───── Record list ─────

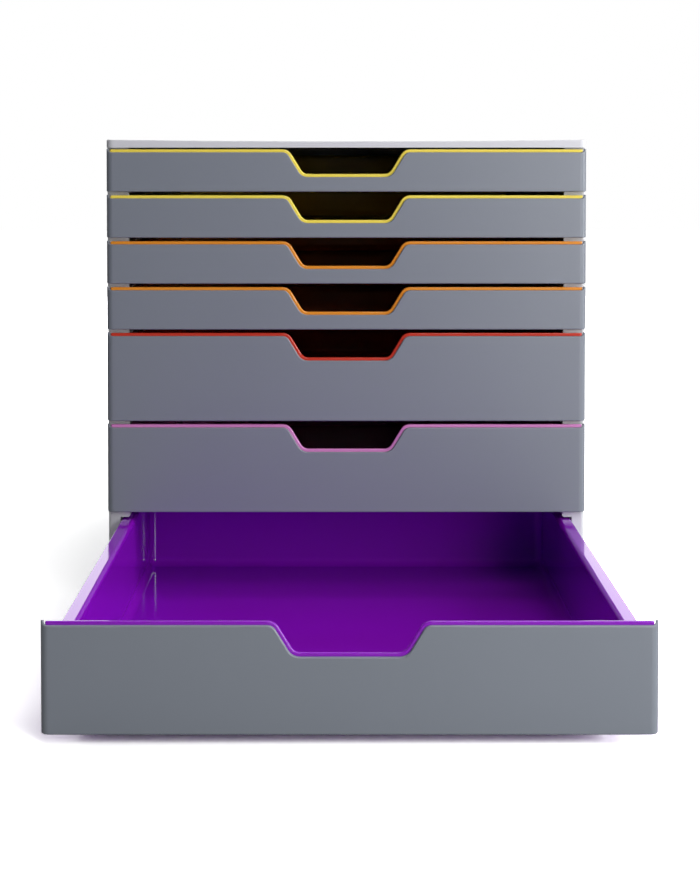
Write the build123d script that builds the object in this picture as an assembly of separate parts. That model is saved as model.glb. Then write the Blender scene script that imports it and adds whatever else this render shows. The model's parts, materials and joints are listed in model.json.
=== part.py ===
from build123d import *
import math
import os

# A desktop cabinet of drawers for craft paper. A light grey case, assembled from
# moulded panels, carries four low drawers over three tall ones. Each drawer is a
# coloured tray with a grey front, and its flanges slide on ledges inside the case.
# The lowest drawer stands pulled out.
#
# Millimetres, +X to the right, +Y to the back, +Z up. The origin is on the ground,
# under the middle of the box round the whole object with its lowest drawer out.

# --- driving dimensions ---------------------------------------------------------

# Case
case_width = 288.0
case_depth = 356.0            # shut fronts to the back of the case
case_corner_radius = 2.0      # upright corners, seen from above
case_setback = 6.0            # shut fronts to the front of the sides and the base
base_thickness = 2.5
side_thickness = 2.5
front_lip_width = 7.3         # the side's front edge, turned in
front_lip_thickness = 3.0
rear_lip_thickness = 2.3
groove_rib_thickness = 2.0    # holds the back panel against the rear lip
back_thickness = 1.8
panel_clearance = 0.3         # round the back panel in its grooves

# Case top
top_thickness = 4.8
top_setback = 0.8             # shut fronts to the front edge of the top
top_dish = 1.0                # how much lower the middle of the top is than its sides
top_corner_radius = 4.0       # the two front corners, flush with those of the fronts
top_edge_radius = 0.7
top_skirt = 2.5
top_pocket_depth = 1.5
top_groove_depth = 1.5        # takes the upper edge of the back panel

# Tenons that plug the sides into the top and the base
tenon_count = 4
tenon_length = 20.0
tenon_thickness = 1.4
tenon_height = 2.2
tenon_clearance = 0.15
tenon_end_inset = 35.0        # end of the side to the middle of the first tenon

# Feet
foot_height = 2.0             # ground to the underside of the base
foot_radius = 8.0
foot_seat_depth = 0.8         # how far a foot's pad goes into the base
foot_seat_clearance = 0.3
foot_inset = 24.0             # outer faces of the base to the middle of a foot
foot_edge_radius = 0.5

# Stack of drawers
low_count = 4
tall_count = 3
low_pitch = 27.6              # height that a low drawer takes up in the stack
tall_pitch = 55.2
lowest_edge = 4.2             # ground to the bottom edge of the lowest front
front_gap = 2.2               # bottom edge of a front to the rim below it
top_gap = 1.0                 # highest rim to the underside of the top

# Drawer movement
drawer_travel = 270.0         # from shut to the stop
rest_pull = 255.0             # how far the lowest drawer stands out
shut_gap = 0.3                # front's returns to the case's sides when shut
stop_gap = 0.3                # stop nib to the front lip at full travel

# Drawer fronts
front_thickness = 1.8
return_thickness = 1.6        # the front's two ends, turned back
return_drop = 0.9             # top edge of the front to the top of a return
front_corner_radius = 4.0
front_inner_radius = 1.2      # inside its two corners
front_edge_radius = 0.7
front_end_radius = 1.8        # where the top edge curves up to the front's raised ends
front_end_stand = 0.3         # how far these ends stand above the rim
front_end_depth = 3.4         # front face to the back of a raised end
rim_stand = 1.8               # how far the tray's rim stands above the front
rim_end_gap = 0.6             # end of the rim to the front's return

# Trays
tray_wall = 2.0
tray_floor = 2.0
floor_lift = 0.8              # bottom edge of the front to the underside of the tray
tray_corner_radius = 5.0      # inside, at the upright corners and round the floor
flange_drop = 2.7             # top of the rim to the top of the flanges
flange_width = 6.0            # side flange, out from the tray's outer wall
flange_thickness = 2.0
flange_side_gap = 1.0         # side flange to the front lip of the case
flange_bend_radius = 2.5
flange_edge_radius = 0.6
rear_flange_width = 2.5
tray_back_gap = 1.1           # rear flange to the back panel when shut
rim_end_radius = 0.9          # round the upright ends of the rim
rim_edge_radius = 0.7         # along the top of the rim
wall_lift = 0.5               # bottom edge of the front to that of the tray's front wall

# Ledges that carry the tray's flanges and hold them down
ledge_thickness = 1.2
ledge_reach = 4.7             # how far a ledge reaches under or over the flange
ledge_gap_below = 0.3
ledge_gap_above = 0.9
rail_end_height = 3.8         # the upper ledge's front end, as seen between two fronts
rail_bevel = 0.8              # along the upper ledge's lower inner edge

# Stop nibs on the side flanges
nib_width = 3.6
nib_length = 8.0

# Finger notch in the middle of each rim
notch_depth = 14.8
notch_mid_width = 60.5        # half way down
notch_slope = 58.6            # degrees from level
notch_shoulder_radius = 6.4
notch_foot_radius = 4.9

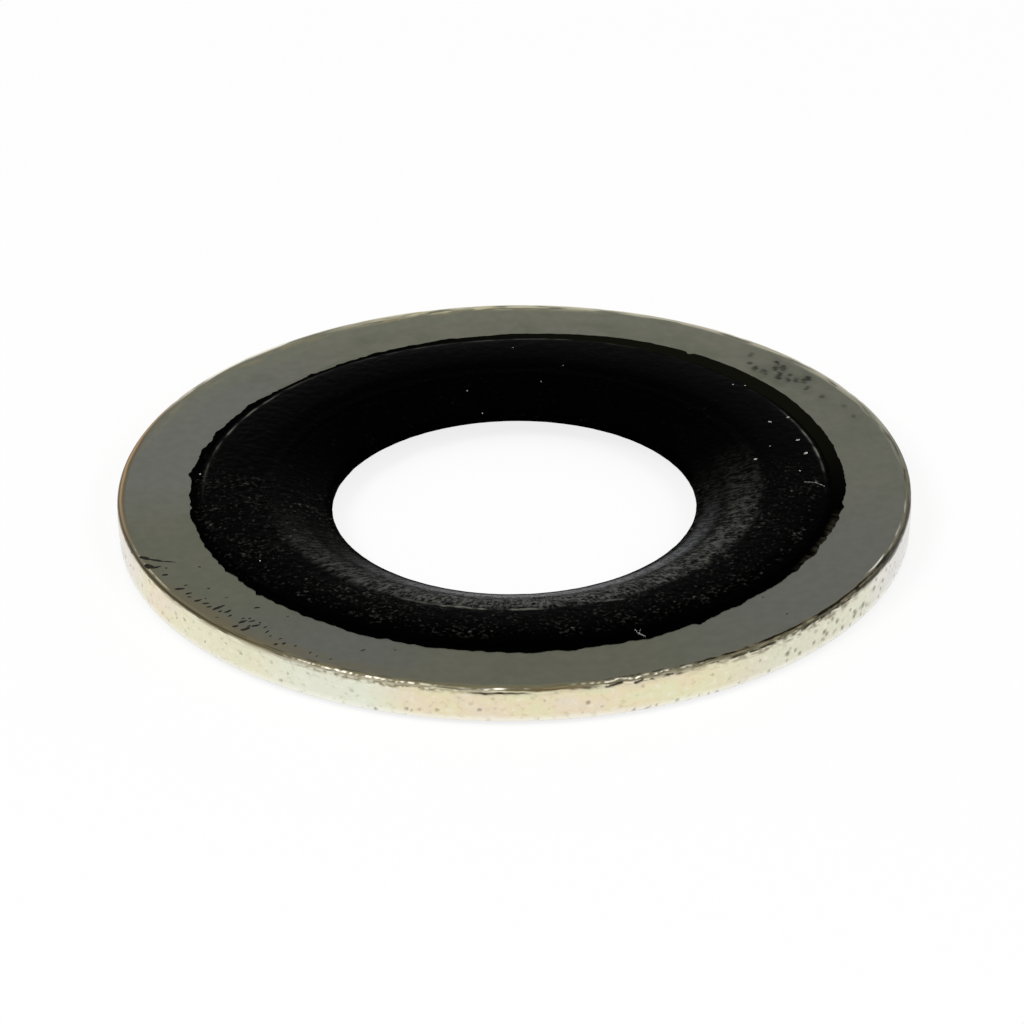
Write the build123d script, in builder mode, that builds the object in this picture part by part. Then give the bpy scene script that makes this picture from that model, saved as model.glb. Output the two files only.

─────

**Set exercise**: Reproduce the entries exactly, starting at their first line and stopping after the line with "tenon_end_inset = 35.0".

**Answer to this task**:
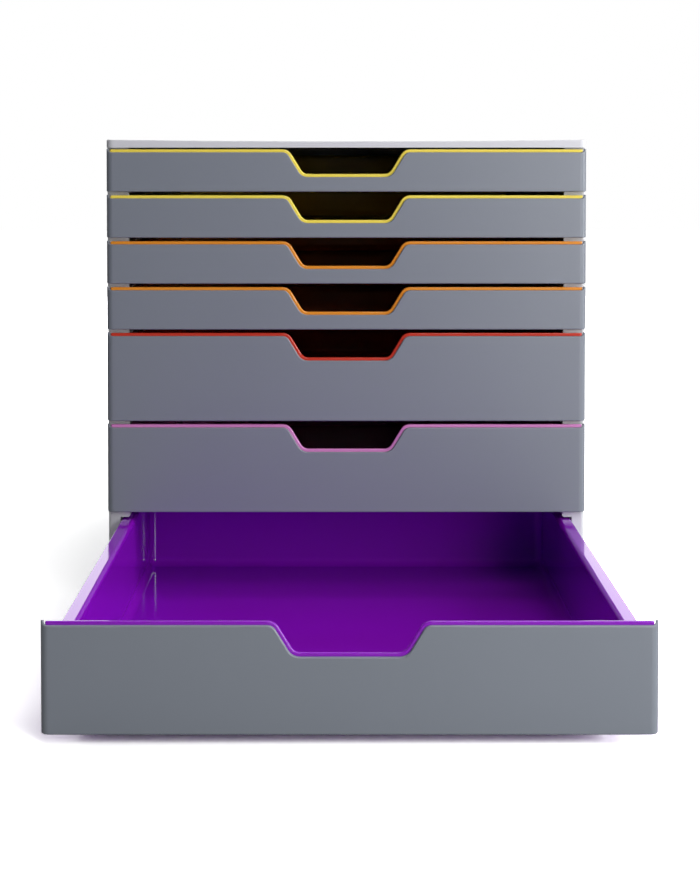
Write the build123d script that builds the object in this picture as an assembly of separate parts. That model is saved as model.glb. Then write the Blender scene script that imports it and adds whatever else this render shows. The model's parts, materials and joints are listed in model.json.
=== part.py ===
from build123d import *
import math
import os

# A desktop cabinet of drawers for craft paper. A light grey case, assembled from
# moulded panels, carries four low drawers over three tall ones. Each drawer is a
# coloured tray with a grey front, and its flanges slide on ledges inside the case.
# The lowest drawer stands pulled out.
#
# Millimetres, +X to the right, +Y to the back, +Z up. The origin is on the ground,
# under the middle of the box round the whole object with its lowest drawer out.

# --- driving dimensions ---------------------------------------------------------

# Case
case_width = 288.0
case_depth = 356.0            # shut fronts to the back of the case
case_corner_radius = 2.0      # upright corners, seen from above
case_setback = 6.0            # shut fronts to the front of the sides and the base
base_thickness = 2.5
side_thickness = 2.5
front_lip_width = 7.3         # the side's front edge, turned in
front_lip_thickness = 3.0
rear_lip_thickness = 2.3
groove_rib_thickness = 2.0    # holds the back panel against the rear lip
back_thickness = 1.8
panel_clearance = 0.3         # round the back panel in its grooves

# Case top
top_thickness = 4.8
top_setback = 0.8             # shut fronts to the front edge of the top
top_dish = 1.0                # how much lower the middle of the top is than its sides
top_corner_radius = 4.0       # the two front corners, flush with those of the fronts
top_edge_radius = 0.7
top_skirt = 2.5
top_pocket_depth = 1.5
top_groove_depth = 1.5        # takes the upper edge of the back panel

# Tenons that plug the sides into the top and the base
tenon_count = 4
tenon_length = 20.0
tenon_thickness = 1.4
tenon_height = 2.2
tenon_clearance = 0.15
tenon_end_inset = 35.0        # end of the side to the middle of the first tenon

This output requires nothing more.